In an Eilat mall, I saw a girl barely five foot tall in camouflage fatigues with the semiautomatic weapon suspended from her shoulder almost dragging the ground as she walked with her six-foot something boyfriend. In the Negev I saw young people on a Sunday picnic with side arms and automatic weapons in hand. In Jerusalem I literally saw the Daughters of Zion armed and paroling the city of peace.

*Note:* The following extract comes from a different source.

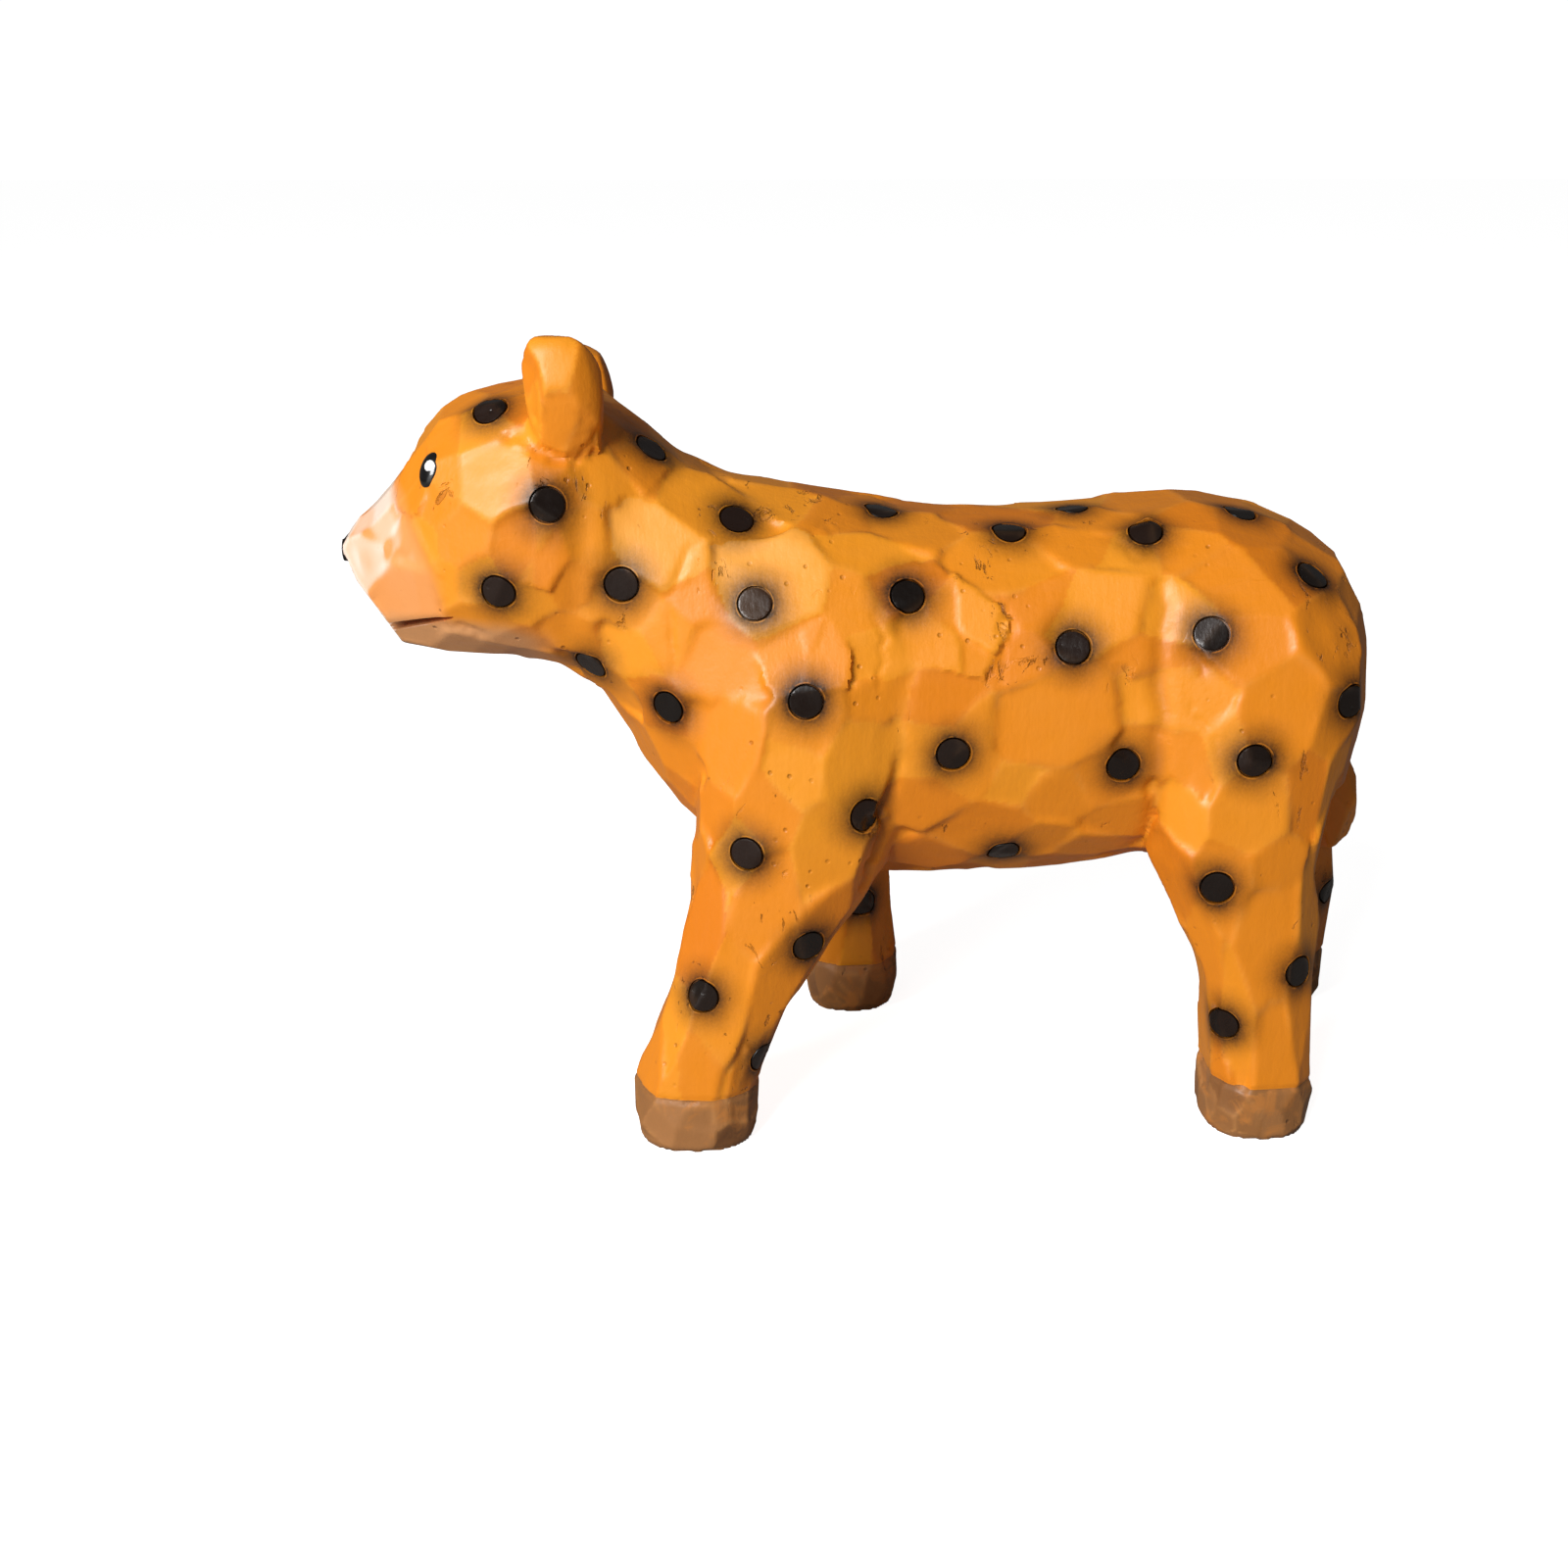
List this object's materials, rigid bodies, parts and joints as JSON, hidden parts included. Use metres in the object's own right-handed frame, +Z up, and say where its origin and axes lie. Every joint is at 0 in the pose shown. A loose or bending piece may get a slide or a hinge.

Auschwitz, January 27, 1945.


And in the dark stone hewn chamber of Yad Vashem, a single candle’s eternal reflection, and a wailing not unlike the wind arousing the somber remembrance of “Rachel weeping for her children... because they are not” “… they have cast lots for my people and have given a boy for an harlot, and sold a girl for wine, that they might drink” (Joel 3:3).

Friday, January 23, 2015

Purim 2015


The White House’s unmitigated rage over Prime Minister Benjamin Netanyahu’s acceptance of an offer to speak before Congress surfaced today despite customary diplomatic restraint. And the rescheduled date of March 3 is "coincidently" one every Jew will immediately recognize i.e., the day before Purim, the commemoration of events chronicled in the Hebrew book of Esther:

 “… in the days of Ahasuerus, (this is Ahasuerus which reigned, from India even unto Ethiopia, over an hundred and seven and twenty provinces)” (Esther 1:1), i.e. Xerxes I King of Persia and Media (ancient Iran) whose Daiva Inscriptions record his title as the Great King, King of Kings (Shahanshah) and King of Nations (i.e., of the world)2,







Rock relief of Xerxes I1

… King Ahasuerus promote[d] Haman the son of Hammedatha the Agagite, and advanced him, and set his seat above all the princes that were with him. And all the king's servants, that were in the king's gate, bowed, and reverenced Haman… But Mordecai bowed not, nor did him reverence…. And when Haman saw that Mordecai bowed not, nor did him reverence, then was Haman full of wrath. And he thought scorn to lay hands on Mordecai alone; for they had shewed him the people of Mordecai: wherefore Haman sought to destroy all the Jews that were throughout the whole kingdom of Ahasuerus, even the people of Mordecai…. And Haman said unto king Ahasuerus, There is a certain people scattered abroad and dispersed among the people in all the provinces of thy kingdom; and their laws are diverse from all people; neither keep they the king's laws: therefore it is not for the king's profit to suffer them. If it please the king, let it be written that they may be destroyed: and I will pay ten thousand talents of silver to the hands of those that have the charge of the business, to bring it into the king's treasuries. And the king took his ring from his hand, and gave it unto Haman the son of Hammedatha the Agagite, the Jews' enemy. And the letters were sent by posts into all the king's provinces, to destroy, to kill, and to cause to perish, all Jews, both young and old, little children and women, in one day, even upon the thirteenth day of the twelfth month, which is the month Adar, and to take the spoil of them for a prey…. The posts went out, being hastened by the king's commandment, and the decree was given in Shushan the palace. And the king and Haman sat down to drink…. (Est 3:1-15).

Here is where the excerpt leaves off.